The second largest bank in Iowa by deposits, U.S. Bank, has also been embroiled in scandal, having recently being forced to pay $200 million in fines to the FHA for underwriting mortgages that it knew did not meet FHA requirements for solvency.

These are just some of the more milder entries on the list of offenses committed by American banks in recent years, a list that includes money laundering for Latin American drug cartels, municipal bond and energy market manipulation, rate-fixing, and bribing Chinese Communist Party officials to win investment contracting bids in the world’s second-largest economy.

While it’s easy to point out that American banks are gargantuan temples to graft, criminality, and fraud, it’s much harder to offer any solutions to divorce the central purpose of banks, providing access to capital for businesses and individuals and providing safekeeping for the assets of said businesses and individuals, from the abuses that naturally flow from multinational financial institutions. The answer may lie in one of Iowa’s Great Plains neighbors: North Dakota.

In 1919, North Dakota was in the midst of a societal crisis. As the former commissioner of New York City’s Department of Consumer Affairs Gretchen Dykstra explained in a New York Times Op-Ed, “Out-of-state bankers owned their mortgages, Minneapolis financiers and industrialists owned all the elevators and mills, the railroad tycoons controlled freight costs, and together, they thwarted competition for the state’s lucrative wheat market.”

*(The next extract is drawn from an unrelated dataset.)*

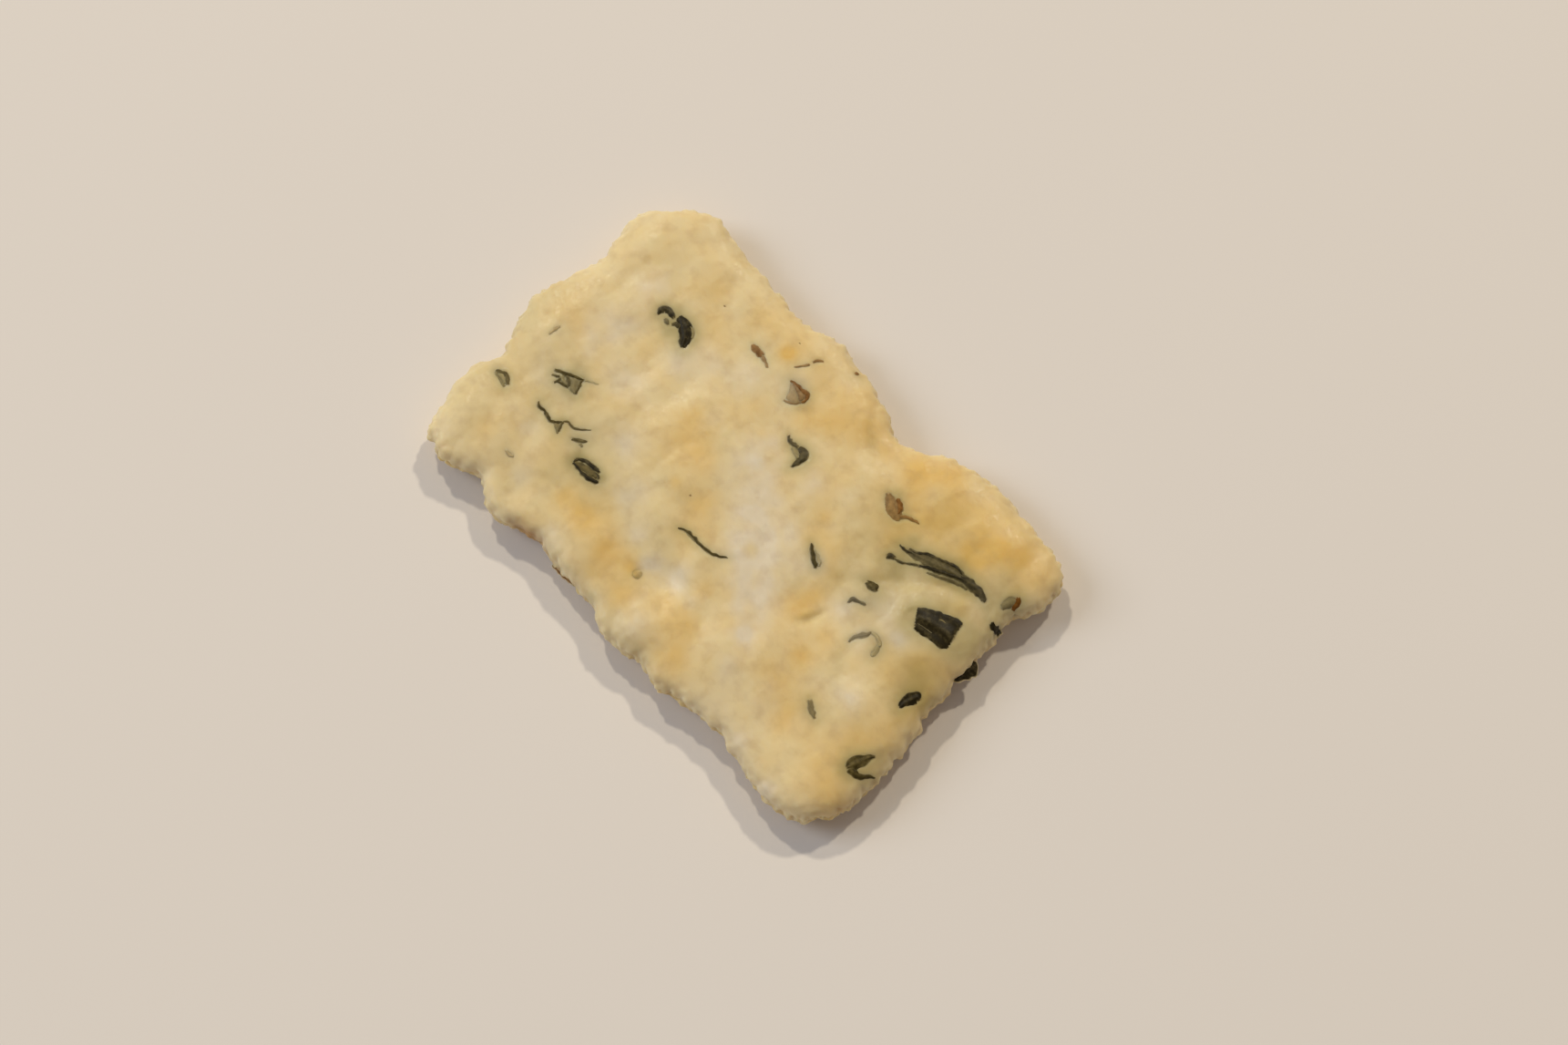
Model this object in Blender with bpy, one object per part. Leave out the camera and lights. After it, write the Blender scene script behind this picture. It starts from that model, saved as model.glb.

In response the state created “the bank of North Dakota,” a state-owned institution that deposits tax revenue from the citizens of North Dakota and funnels it back into the state’s economy through loans to small community banks and individual North Dakotans. Specific programs include low-interest flood insurance for North Dakota homeowners, mortgage and student loans, and investing in local businesses to help, in the words of bank President Eric Hardmeyer, spur economic development in the state.

But it works. The state bank is running the biggest surplus of its 90-year history, and the state of North Dakota has largely avoided the economic pitfalls that have befallen the rest of the country, with the key being the fundamental differences in psychology between banking titans such as U.S. Bank and Wells Fargo and the state bank.

That bank is focused on enriching and safekeeping the economic fortunes of the citizens of North Dakota. Wells Fargo and U.S. Bank are trying to increase their profits by any means necessary, whether ethical and unethical, helpful or harmful to their customers.

It’s often argued that the lack of a profit motive in centralized banking (and socialist-esque economics in general) leads to corruption economic stagnation and ruination. Those looking at North Dakota see none of those things. Perhaps Iowa should open its eyes.